Disc Two Special Features
The second disc in the two-disc edition contains two documentaries and two Justice League episodes: “To Another Shore” (the one with the Viking Prince sequence based on Joe Kubert artwork) and “Hawk and Dove”.
“A Subversive Dream” (15-20 minutes or so, I lost track) gives the history of Wonder Woman and discusses William Moulton Marston, his wife Elizabeth, and in the context of the limitations placed on women in the 1940s. Among the many authors and talking heads are Denny O’Neil (who wrote the series in the 60s, during the white jumpsuit/I Ching period), DC representatives Gregory Noveck and Dan Didio, Michael Uslan, and of course, Andy Mangels, noted Wonder Woman fan, and Trina Robbins, “comics her-storian”.

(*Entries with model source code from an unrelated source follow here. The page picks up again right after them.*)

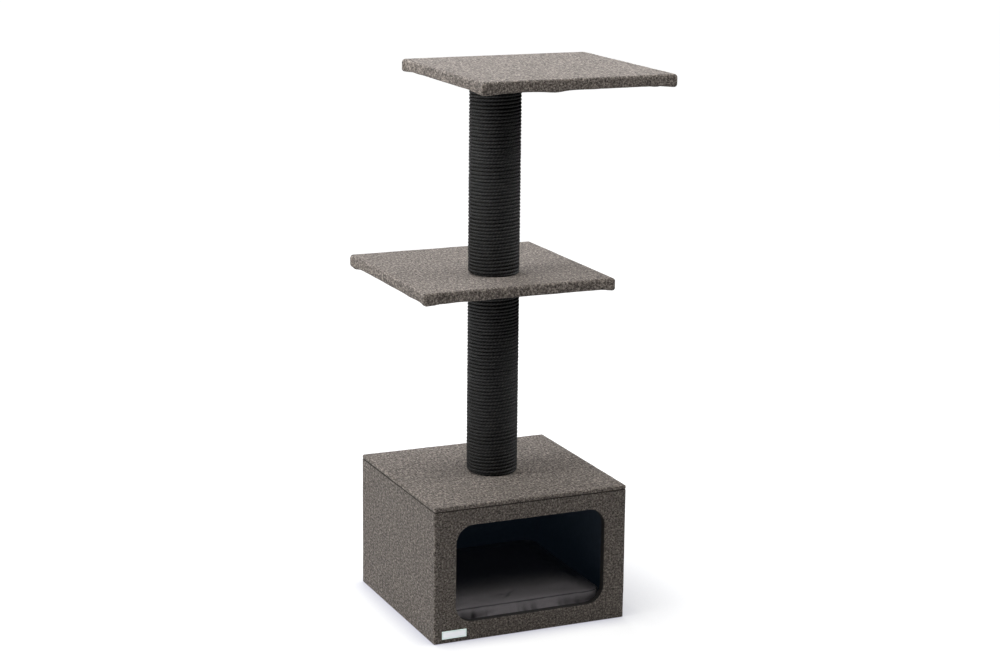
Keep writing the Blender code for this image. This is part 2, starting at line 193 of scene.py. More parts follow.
soft_light("back_top", (-0.1, 1.3, 2.3), (0.0, 0.0, 0.5), 1.4, 1.4, 58, (0.97, 1.0, 1.06))
soft_light("left", (-2.3, 0.3, 0.9), (0.0, 0.0, 0.35), 1.0, 1.4, 31)
soft_light("near_left", (-1.0, -0.1, 1.8), (0.0, 0.0, 0.7), 0.8, 0.8, 14)
soft_light("near_right", (1.2, -0.3, 1.5), (0.0, 0.0, 0.5), 0.8, 0.8, 15)
soft_light("near_front", (0.1, -0.9, 1.95), (0.0, -0.1, 0.8), 0.8, 0.8, 5)
soft_light("front", (0.9, -1.9, 2.9), (0.0, -0.1, 0.2), 1.4, 1.4, 11.5)

# %% [markdown]
# ## Felt
# Pressed wool is a tangle of light, dark and brownish fibres: salt and pepper from far off, crossing
# hairs from near. One node group mixes soft specks with fine fibres that run three ways, and puts out
# a colour and a height. It works in Object coordinates, so it needs no unwrapping.

# %% Fibre group


def group(name, inputs, outputs):
    """An empty shader node group with named sockets."""
    made = bpy.data.node_groups.new(name, "ShaderNodeTree")
    for label, kind, value in inputs:
        socket = made.interface.new_socket(label, in_out="INPUT", socket_type=kind)
        socket.default_value = value
    for label, kind in outputs:
        made.interface.new_socket(label, in_out="OUTPUT", socket_type=kind)
    return made, put(made, "NodeGroupInput").outputs, put(made, "NodeGroupOutput").inputs


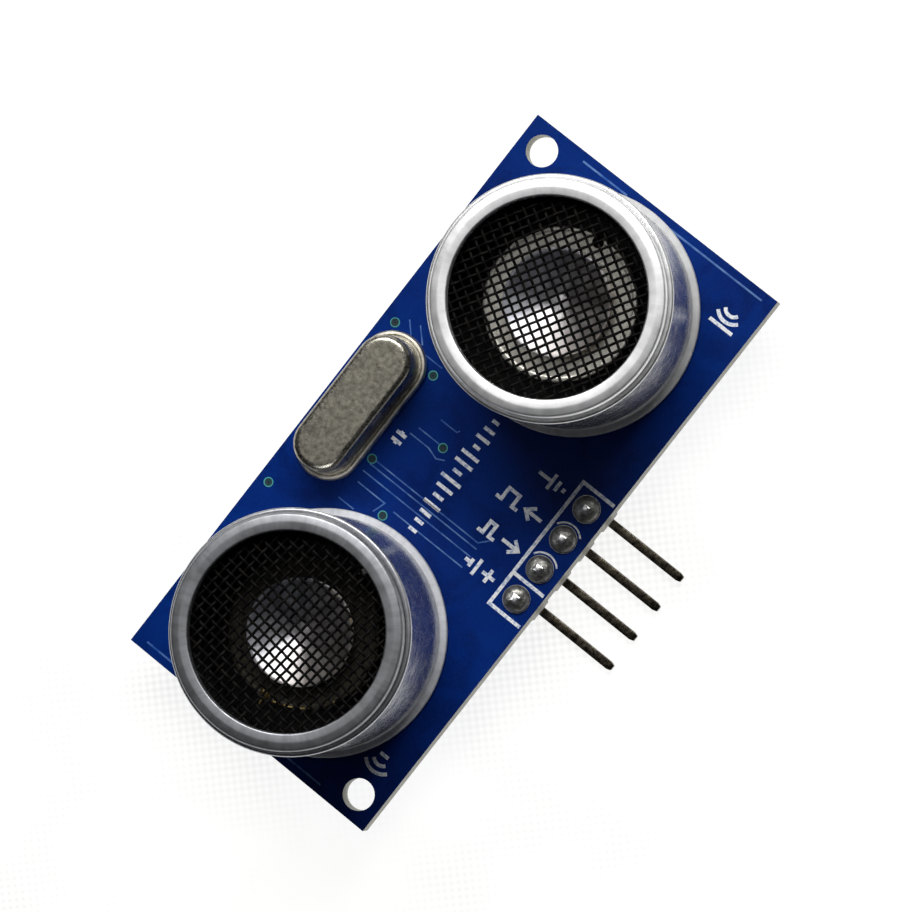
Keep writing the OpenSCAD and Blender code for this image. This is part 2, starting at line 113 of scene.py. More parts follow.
class Look:
    """One procedural material. Its textures are measured in millimetres in the frame's axes."""

    def __init__(self, name, **sockets):
        self.material = bpy.data.materials.new(name)
        self.material.use_nodes = True
        self.tree = self.material.node_tree
        self.shader = self.tree.nodes["Principled BSDF"]
        for socket, value in sockets.items():
            self.shader.inputs[socket.replace("_", " ")].default_value = value

    def add(self, kind, **settings):
        made = self.tree.nodes.new(kind)
        for key, value in settings.items():
            setattr(made, key, value)
        return made

    def feed(self, socket, value):
        """Links value to a socket where it is an output, and sets it where it is a number."""
        if isinstance(value, bpy.types.NodeSocket):
            self.tree.links.new(value, socket)
        else:
            socket.default_value = value

    def place(self, stretch=(1, 1, 1)):
        """Frame coordinates in millimetres, squeezed by stretch on each axis."""
        coords = self.add("ShaderNodeTexCoord")
        mapping = self.add("ShaderNodeMapping")
        self.feed(mapping.inputs["Vector"], coords.outputs["Object"])
        self.feed(mapping.inputs["Scale"], [s / MM for s in stretch])
        return mapping.outputs["Vector"]

    def noise(self, scale, detail=3, stretch=(1, 1, 1), vector=None, warp=0.0):
        made = self.add("ShaderNodeTexNoise")
        self.feed(made.inputs["Vector"], vector or self.place(stretch))
        self.feed(made.inputs["Scale"], scale)
        self.feed(made.inputs["Detail"], detail)
        self.feed(made.inputs["Distortion"], warp)
        return made.outputs["Fac"]

    def polar(self, around, out=1.0, up=1.0, centre=None):
        """Coordinates wrapped round a vertical axis: arc length at radius 1, radius and height.

        Without a centre they wrap round both transducers' axes at once.
        """
        split = self.add("ShaderNodeSeparateXYZ")
        self.feed(split.inputs["Vector"], self.place())
        if centre is None:
            x = self.math("SUBTRACT", self.math("ABSOLUTE", split.outputs["X"]), AXIS_X)
        else:
            x = self.math("SUBTRACT", split.outputs["X"], centre)
        y = split.outputs["Y"]
        radius = self.math("SQRT", self.math("ADD", self.math("MULTIPLY", x, x),
                                             self.math("MULTIPLY", y, y)))
        join = self.add("ShaderNodeCombineXYZ")
        for socket, value, scale in (("X", self.math("ARCTAN2", y, x), around), ("Y", radius, out),
                                     ("Z", split.outputs["Z"], up)):
            self.feed(join.inputs[socket], self.math("MULTIPLY", value, scale))
        return join.outputs["Vector"]

    def axis(self, name, vector=None):
        """One coordinate, X, Y or Z, in millimetres."""
        split = self.add("ShaderNodeSeparateXYZ")
        self.feed(split.inputs["Vector"], vector or self.place())
        return split.outputs[name]

    def math(self, operation, first, second=0.0):
        made = self.add("ShaderNodeMath", operation=operation)
        self.feed(made.inputs[0], first)
        self.feed(made.inputs[1], second)
        return made.outputs["Value"]

    def span(self, value, low, high, to_low=0.0, to_high=1.0):
        """Value taken from low..high to to_low..to_high, and held at its ends."""
        made = self.add("ShaderNodeMapRange")
        for socket, number in zip(("Value", "From Min", "From Max", "To Min", "To Max"),
                                  (value, low, high, to_low, to_high)):
            self.feed(made.inputs[socket], number)
        return made.outputs["Result"]

    def mix(self, share, first, second):
        """Colour between first and second."""
        made = self.add("ShaderNodeMix", data_type="RGBA")
        self.feed(made.inputs["Factor"], share)
        for socket, colour in zip((made.inputs[6], made.inputs[7]), (first, second)):
            self.feed(socket, colour if isinstance(colour, bpy.types.NodeSocket) else (*colour, 1))
        return made.outputs[2]

    def facing_up(self):
        """The surface normal's part along Z."""
        geometry = self.add("ShaderNodeNewGeometry")
        return self.axis("Z", geometry.outputs["Normal"])

    def leaning(self, x, y, z):
        """The surface normal of a piece that is pressed a little out of true."""
        geometry = self.add("ShaderNodeNewGeometry")
        lean = self.add("ShaderNodeVectorMath", operation="ADD")
        unit = self.add("ShaderNodeVectorMath", operation="NORMALIZE")
        self.feed(lean.inputs[0], geometry.outputs["Normal"])
        self.feed(lean.inputs[1], (x, y, z))
        self.feed(unit.inputs[0], lean.outputs["Vector"])
        return unit.outputs["Vector"]

    def paint(self, colour):
        self.feed(self.shader.inputs["Base Color"], colour)

    def gloss(self, value):
        self.feed(self.shader.inputs["Roughness"], value)

    def relief(self, height, depth, under=None):
        """Bump of a height from 0 to 1 over depth millimetres. under is a bump below it."""
        bump = self.add("ShaderNodeBump")
        self.feed(bump.inputs["Height"], height)
        self.feed(bump.inputs["Distance"], depth * MM)
        if under is not None:
            self.feed(bump.inputs["Normal"], under)
        self.feed(self.shader.inputs["Normal"], bump.outputs["Normal"])
        return bump.outputs["Normal"]


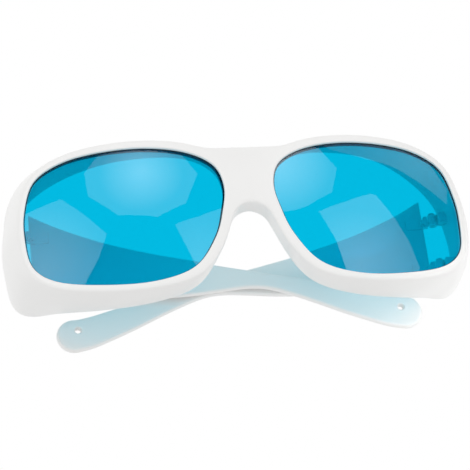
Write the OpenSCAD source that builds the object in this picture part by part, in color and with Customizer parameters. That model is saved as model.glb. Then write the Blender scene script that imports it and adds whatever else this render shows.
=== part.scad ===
// Laser safety glasses with a wrap-around front, two tinted filter lenses and two folding temples.
// Millimetres. X runs across the face (+X is the wearer's left), the front faces -Y and +Z is up.
// The middle of the front's width and of the folded depth is at x = 0 and y = 0, and the ends of
// the folded temples stand on z = 0. The pieces are drawn from the bridge's front at y = 0 and
// then placed.

/* [Lens openings] */
// Width of one lens opening
opening_w = 63; // [58:0.5:68]
// Height of one lens opening
opening_h = 48.2; // [44:0.2:52]
// Gap between the two lens openings at the bridge
opening_gap = 16; // [14:0.5:22]
// Radius that the front is wrapped around
wrap_radius = 195; // [160:1:320]

/* [Front frame] */
// Thickness of the walls behind the front
wall = 2; // [1.6:0.1:2.3]
// Depth of the frame's walls at the temples
side_depth = 28; // [24:0.2:34]
// Depth of the frame's walls at the nose
nose_depth = 8; // [7:0.2:12]
// How far the front lip stands before the lens
front_lip = 1; // [0.8:0.1:1.4]
// Depth that the lens groove is cut into the rim
groove_depth = 1.1; // [0.8:0.05:1.2]
// Thickness of the retaining lip behind the lens
rear_lip = 0.9; // [0.6:0.1:1.4]
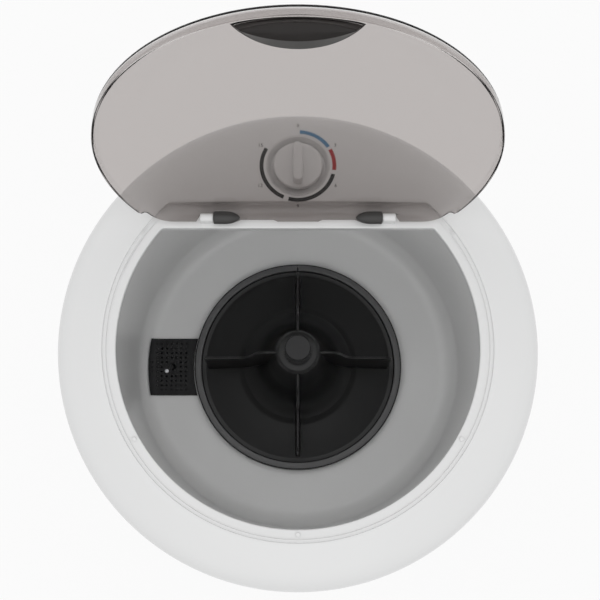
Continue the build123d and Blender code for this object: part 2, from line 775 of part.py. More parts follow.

The Marstons’ partner Olive Byrne is mentioned in passing only twice, her role relegated to “assistant” to them both. And the predominance of ropes and chains in the comic is attributed to Marston wanting to express his ideas of social control visually. Only O’Neil even hints at the sexual bondage aspects. After all, this is only a PG-13 DVD.
Hugh Hefner says Marston’s wife was responsible for creating the idea of the character. Christopher Knowles, another writer of a book about comics, says his wife was responsible for the observation that measuring blood pressure could detect lies, which led to the invention of the polygraph. Hefner later says that the world would be a better place if it was run by women, as Marston postulated, and is the only one to talk about “repression”. Hefner provides the most interesting comments in the piece, which surprised me immensely.
I very much appreciated that the captions identified the speakers more than once. That is, even if someone is labeled on-screen at their first appearance, when they return later on, they’re identified again. But when watching this doc, it really stands out when someone like Noveck uses the word “kid” when he really means “boy”.
“Daughter of Myth”, the second featurette (25 minutes), focuses on the character’s origin, mythology, and the idea of Paradise Island. Usually, they talk about classic comic book stories in these kinds of features, but that material is missing, another disappointment.